The Obama Army Corps of Engineers slowed pipeline permits by citing the Clean Water Act. Its Fish and Wildlife Service (USFWS) cited the Migratory Bird Treaty Act to justify slow-walking permits. Its Environmental Protection Agency wants to control all “waters of the United States” (WOTUS), so as to exert regulatory authority over activities on federal, state and private lands – including drilling, fracking and pipelines – in the name of sustainability, climate change prevention and other eco-mantras.
The MBTA bans the “taking” (harassing, harming, killing, capturing or wounding) of migratory birds, their nests and eggs related to natural gas pipelines and other projects. Because building a pipeline requires clearing a right-of-way, excavating and other activities that could affect wildlife for a short time, a permit is required. But native grasses soon cover the route, and state-of-the-art steel, valves and safety features greatly reduce the likelihood of ruptures and spills, compared to earlier generation pipelines.
And yet the Obama FWS drags its feet on pipeline permits – while approving numerous renewable energy projects beloved by the President and his “green” base, including massive wind turbines that slaughter millions of eagles, hawks, bats and other threatened, endangered and migratory species every year.
The FWS also blessed the huge Ivanpah Solar Electric Generating System on the Nevada/California border. It uses 300,000 mirrors to reflect the sun’s rays onto three 40-story water-filled towers to produce steam and generate electricity. Eagles, owls, falcons and other birds that fly between the solar panels and towers become “streamers,” because the 500-degree heat turns them into smoking, disintegrating corpses as they plummet to earth. There’s little left to find or bury – making it easy for Big Solar regulators, operators and promoters to claim “minimal” wildlife impacts. In fact, during the Ivanpah project’s environmental review, the FWS focused on desert tortoises and missed the bird crematorium issue.
Meanwhile, the Bureau of Land Management unveiled a sweeping plan that would revise longstanding resource management plans, to install buffer zones around “sensitive” Gunnison sage grouse habitats, impose seasonal restrictions on oil and gas drilling and livestock grazing, and close roads and trails wherever grouse are present. But in the midst of this effort, BLM and various state governments are also working to streamline “eco-friendly” solar, wind, geothermal and transmission line projects that they claim will reduce “dangerous” carbon dioxide emissions. Natural gas would do that, too, of course.

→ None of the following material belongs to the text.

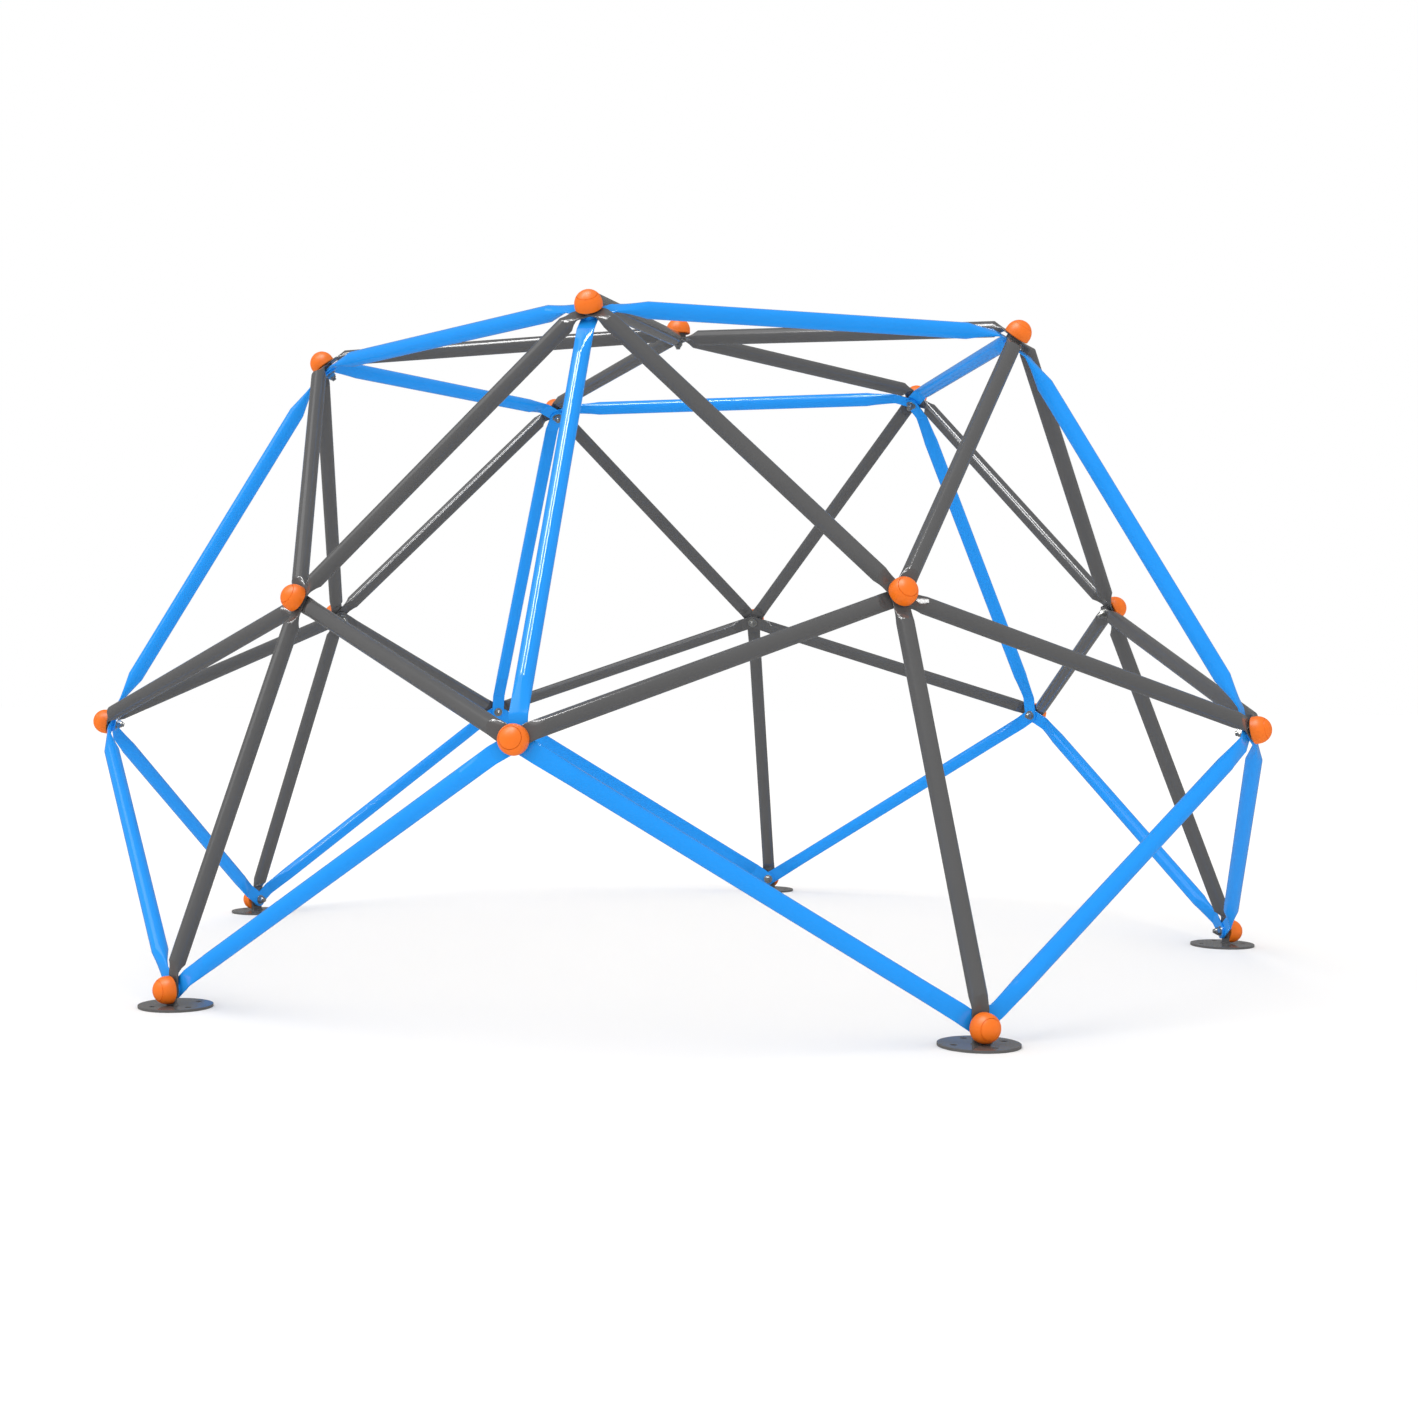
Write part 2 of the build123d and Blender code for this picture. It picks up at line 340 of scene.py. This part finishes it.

Natural gas is clean, affordable and reliable – if it can reach consumers through pipelines, which are the safest form of energy transportation. Unfortunately, the Obama principle seems to be: If it requires subsidies, raises energy prices, costs jobs, impacts thousands of acres, and butchers birds and bats – expedite approval. If it generates royalty and tax revenues, produces reliable, affordable energy, creates jobs, and has minimal impacts on endangered and migratory species – delay or ban it. Talk about crazy.
The administration’s fixation on ideological environmentalism is not helping the environment, the economy, or consumers. It is a political ploy designed to garner liberal votes and rake in more money from campaign donors like Tom Steyer, the billionaire hedge fund manager who got his money from coal.
America needs more pipelines. The Obama Administration needs to get out of the way and let industry build them. Perhaps a reconstituted Senate (with Harry Reid as Minority Leader) can lead the way.